Dataset excerpt

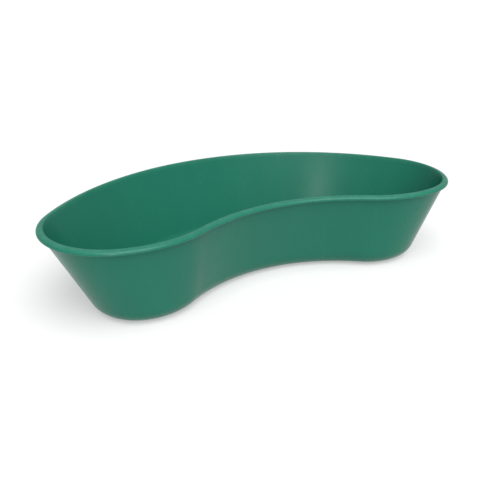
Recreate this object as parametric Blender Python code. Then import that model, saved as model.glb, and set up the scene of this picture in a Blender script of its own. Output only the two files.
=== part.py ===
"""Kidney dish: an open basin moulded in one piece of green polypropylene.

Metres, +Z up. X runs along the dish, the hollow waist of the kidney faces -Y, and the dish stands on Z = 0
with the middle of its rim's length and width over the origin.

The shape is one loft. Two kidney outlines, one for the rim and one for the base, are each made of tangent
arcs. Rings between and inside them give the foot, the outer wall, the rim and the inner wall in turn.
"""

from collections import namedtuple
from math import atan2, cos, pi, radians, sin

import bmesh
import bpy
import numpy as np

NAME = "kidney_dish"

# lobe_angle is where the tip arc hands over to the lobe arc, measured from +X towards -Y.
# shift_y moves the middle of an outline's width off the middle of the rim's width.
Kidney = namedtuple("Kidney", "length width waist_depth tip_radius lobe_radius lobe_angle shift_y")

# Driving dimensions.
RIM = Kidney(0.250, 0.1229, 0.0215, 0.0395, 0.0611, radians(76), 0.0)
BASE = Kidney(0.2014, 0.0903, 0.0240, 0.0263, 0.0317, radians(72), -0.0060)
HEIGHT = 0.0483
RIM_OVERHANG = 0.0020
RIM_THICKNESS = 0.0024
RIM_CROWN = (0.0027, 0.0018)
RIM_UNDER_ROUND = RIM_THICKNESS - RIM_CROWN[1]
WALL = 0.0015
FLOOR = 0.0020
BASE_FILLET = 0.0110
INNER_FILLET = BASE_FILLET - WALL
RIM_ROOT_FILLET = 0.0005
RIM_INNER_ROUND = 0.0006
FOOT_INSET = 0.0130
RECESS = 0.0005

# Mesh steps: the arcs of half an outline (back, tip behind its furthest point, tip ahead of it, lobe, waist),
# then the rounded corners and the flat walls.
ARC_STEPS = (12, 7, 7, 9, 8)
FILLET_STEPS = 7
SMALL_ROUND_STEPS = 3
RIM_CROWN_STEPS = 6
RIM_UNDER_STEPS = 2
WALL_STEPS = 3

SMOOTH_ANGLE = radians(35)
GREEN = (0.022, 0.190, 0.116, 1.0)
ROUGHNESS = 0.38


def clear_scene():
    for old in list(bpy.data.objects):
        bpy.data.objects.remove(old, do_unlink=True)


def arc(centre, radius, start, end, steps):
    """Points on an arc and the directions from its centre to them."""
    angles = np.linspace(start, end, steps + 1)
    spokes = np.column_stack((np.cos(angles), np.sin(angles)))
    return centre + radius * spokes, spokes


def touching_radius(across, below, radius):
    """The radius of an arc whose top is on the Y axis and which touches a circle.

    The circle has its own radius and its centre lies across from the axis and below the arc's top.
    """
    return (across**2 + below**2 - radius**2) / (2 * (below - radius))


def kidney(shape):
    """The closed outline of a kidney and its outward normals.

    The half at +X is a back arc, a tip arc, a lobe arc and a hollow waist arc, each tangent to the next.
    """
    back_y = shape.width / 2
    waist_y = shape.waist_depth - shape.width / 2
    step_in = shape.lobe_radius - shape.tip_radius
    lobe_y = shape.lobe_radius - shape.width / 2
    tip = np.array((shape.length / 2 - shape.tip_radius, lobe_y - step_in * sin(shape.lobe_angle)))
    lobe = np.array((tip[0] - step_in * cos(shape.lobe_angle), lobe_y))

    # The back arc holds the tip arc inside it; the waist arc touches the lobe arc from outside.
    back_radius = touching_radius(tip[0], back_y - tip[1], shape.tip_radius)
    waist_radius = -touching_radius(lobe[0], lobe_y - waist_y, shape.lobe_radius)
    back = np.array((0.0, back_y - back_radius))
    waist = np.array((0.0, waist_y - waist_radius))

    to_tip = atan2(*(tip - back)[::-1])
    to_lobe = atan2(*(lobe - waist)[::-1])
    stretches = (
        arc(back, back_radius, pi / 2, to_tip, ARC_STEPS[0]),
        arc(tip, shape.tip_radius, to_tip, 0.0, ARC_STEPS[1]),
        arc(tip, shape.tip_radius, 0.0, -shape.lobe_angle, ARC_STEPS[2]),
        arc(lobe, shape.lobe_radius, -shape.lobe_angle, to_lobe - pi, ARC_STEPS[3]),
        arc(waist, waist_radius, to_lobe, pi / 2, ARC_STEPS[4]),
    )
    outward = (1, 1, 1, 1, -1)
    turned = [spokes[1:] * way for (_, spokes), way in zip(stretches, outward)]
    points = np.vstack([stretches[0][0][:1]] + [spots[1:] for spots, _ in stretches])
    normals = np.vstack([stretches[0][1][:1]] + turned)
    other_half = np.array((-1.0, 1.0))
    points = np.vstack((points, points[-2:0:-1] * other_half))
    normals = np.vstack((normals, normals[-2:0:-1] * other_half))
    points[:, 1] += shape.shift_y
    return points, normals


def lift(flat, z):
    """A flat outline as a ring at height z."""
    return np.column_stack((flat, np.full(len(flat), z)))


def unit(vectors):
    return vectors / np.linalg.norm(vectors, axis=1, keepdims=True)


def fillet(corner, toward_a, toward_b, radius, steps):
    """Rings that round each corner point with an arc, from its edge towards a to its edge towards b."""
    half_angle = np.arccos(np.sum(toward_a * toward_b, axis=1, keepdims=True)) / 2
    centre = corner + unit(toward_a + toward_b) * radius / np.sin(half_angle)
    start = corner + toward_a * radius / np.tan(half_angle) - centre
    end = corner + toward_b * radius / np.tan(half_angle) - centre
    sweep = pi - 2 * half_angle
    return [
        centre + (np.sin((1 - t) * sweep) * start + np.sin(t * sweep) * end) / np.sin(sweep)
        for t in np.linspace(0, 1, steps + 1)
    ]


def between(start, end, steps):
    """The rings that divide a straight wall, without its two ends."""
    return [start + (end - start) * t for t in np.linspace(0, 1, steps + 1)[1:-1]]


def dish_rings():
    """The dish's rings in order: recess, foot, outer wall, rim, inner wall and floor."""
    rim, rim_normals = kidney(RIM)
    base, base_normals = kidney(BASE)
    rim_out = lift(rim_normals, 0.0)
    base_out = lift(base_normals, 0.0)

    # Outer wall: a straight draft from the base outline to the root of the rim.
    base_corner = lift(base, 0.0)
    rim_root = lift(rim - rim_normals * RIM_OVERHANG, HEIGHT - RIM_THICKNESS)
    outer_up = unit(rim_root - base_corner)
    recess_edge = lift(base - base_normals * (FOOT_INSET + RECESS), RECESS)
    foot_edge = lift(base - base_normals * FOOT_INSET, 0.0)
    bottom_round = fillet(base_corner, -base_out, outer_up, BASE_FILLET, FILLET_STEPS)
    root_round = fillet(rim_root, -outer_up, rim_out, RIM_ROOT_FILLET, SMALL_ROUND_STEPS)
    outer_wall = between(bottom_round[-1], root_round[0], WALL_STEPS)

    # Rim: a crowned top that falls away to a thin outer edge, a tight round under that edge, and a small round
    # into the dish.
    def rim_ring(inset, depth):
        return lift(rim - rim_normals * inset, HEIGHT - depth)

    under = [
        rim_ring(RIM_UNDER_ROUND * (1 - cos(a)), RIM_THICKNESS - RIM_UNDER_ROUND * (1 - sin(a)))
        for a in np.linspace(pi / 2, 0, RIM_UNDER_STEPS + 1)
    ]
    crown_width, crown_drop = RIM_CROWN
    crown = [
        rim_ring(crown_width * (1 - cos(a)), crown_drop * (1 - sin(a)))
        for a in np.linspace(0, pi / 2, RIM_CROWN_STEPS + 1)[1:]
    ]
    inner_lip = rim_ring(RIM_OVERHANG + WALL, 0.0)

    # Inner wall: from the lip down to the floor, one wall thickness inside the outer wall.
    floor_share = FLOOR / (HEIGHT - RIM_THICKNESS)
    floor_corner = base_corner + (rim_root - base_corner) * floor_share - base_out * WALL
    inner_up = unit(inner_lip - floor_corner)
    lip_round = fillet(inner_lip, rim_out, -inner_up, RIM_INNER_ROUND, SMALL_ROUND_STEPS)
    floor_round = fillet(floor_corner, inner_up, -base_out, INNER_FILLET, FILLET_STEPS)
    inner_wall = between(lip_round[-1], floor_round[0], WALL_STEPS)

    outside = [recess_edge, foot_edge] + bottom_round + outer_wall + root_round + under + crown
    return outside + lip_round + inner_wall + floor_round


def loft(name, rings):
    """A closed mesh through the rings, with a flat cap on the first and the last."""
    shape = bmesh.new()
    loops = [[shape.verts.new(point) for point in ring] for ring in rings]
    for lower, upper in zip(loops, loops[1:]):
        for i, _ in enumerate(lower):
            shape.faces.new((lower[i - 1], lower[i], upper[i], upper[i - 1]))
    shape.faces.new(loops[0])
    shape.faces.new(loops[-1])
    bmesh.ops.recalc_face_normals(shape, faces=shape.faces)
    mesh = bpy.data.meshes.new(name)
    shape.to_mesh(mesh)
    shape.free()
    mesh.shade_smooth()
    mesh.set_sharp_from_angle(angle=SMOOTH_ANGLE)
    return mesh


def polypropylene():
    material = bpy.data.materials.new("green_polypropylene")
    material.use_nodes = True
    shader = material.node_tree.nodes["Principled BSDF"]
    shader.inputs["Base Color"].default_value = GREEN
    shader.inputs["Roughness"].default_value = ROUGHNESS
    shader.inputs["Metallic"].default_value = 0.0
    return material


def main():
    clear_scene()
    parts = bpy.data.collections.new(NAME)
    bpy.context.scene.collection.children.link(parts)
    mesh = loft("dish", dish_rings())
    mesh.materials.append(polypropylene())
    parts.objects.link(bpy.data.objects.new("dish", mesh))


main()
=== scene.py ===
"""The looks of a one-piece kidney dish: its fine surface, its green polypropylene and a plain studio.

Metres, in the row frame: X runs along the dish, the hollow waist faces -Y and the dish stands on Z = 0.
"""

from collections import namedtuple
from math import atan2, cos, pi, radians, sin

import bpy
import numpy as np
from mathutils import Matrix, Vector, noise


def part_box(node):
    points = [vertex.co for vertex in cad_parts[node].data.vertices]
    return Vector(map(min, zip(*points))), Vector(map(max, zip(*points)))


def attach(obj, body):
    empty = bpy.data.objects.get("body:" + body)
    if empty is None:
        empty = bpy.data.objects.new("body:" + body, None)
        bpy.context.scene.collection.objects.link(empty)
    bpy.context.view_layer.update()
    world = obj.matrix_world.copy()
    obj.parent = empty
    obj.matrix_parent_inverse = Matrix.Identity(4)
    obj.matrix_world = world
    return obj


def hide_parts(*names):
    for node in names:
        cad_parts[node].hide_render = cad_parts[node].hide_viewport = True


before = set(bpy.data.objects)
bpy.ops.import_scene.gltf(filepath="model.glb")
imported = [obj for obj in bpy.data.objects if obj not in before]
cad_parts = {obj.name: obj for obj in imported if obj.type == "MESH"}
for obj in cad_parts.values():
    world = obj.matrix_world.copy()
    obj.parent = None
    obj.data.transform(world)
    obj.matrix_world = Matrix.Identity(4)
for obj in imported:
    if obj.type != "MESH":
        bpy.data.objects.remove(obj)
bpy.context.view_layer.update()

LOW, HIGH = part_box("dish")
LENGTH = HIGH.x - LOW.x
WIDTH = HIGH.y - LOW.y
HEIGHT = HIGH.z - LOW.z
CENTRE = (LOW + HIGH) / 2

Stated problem
Return the lines above precisely as they appear, beginning at the first line and ending at the line with "of green polypropylene.", and nothing after it.

Task result
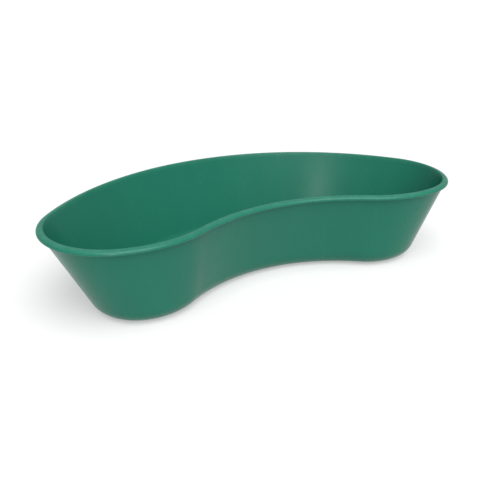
Recreate this object as parametric Blender Python code. Then import that model, saved as model.glb, and set up the scene of this picture in a Blender script of its own. Output only the two files.
=== part.py ===
"""Kidney dish: an open basin moulded in one piece of green polypropylene.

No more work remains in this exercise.